A new photo of the beautiful city of Canterbury in Kent and surrounding area every day.

Sunday, 11 May 2008

Chimera

Some people would call this a gargoyle but in actual fact gargoyles are use to convey water away from a building and this one doesn't so it is not a gargoyle but a chimera.

I found this one in an old building in Palace Street, one of my favourite places in Canterbury.

If you are interested in reading more about buildings in Canterbury here is a wonderful site full of lovely and extremely interesting research: Canterbury Buildings

8 comments:

Chuck Pefley said...

Interesting distinction between the two types. This one would be filling the role of decorated corbel as well, I think. Happy Mother's Day!

babooshka said...

I must confess I fell into the camp that would have plumped for gargoyle.
One more thing I've learnt in the world of blogging today.

Where do you find the time to maintain so many blogs?

Petrea said...

Even Chuck has a new photo!

Rose, what a lovely shot. I knew gargoyle wasn't the word, but I didn't know the correct word for it. Thank you.

It's fun to come to your blog, now that I know what your voice sounds like!

Salem Oregon Daily Photo said...

Rose, I love to learn something new. Thanks for the distinction. Also for the link to buildings.

Jilly said...

Ah I learned something today. I too would have thought this was a gargoyle.

TOG said...

From Wikipedia: 'Chimeras (or "chimaeras") in botany are usually single organisms composed of two genetically different types of tissue. They occur in plants, on the same general basis as with animal chimeras. However, unlike animal chimeras, both types of tissues may have originated from the same zygote, and the difference is often due to mutation during ordinary cell division.' As a gardener I think of chimera as a botanical term. Check out my chimera: http://togofcoralgables.com/AeAebananas.aspx
or: www.togofcoralgables.com

Rose said...

Tog
Chimera is obvisouly one of those words with many uses but the original meaning comes from the Middle English chimere, Chimera, from Old French, from Latin chimaera, from Greek khimaira, chimera, she-goat; see ghei- in Indo-European roots.
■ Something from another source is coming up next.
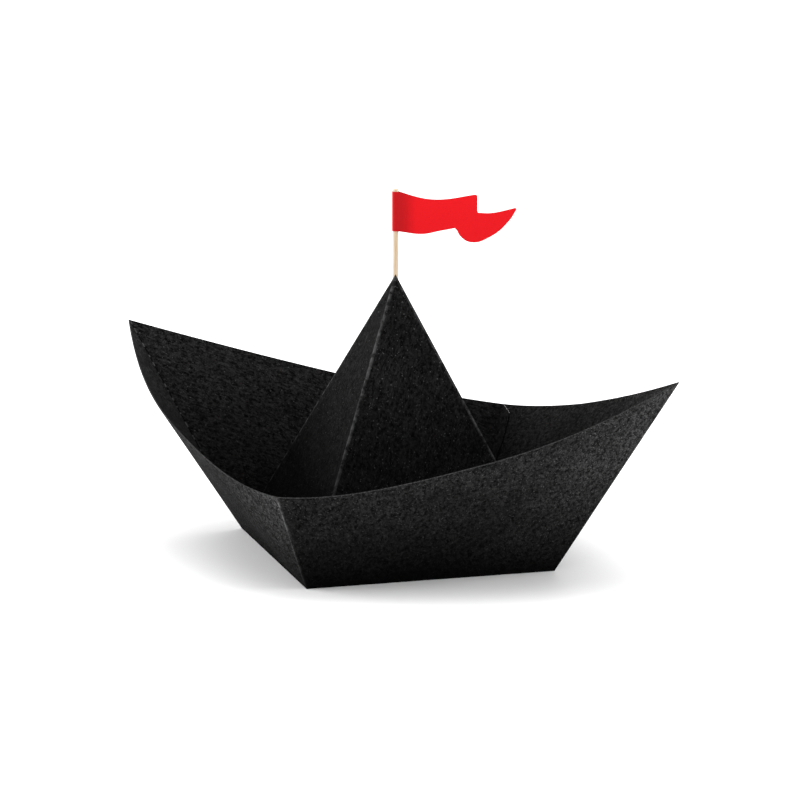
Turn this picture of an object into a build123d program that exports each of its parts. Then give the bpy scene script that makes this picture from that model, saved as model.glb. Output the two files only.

In Greek mythology it was a creature with a lion's head, a goat's body, and a dragon behind. She caused a lot of trouble in Caria and Lycia before she was killed by Bellerophon. This creaturee was described by Hesiod around 700BC.

Later it was used to describe mythical figures used for decorative purposes in architecture. And that is the meaning I am using for my chimera...

Interesting, isn't it?

Petrea said...

Tres interessant, Rose. The real root of a word. I've always wanted an OED--the kind with 13 thick volumes that would take up two shelves in my office and would require a book stand to use. Now they don't make it anymore, but you can buy the online or disk version for several hundred dollars! (I still want it.)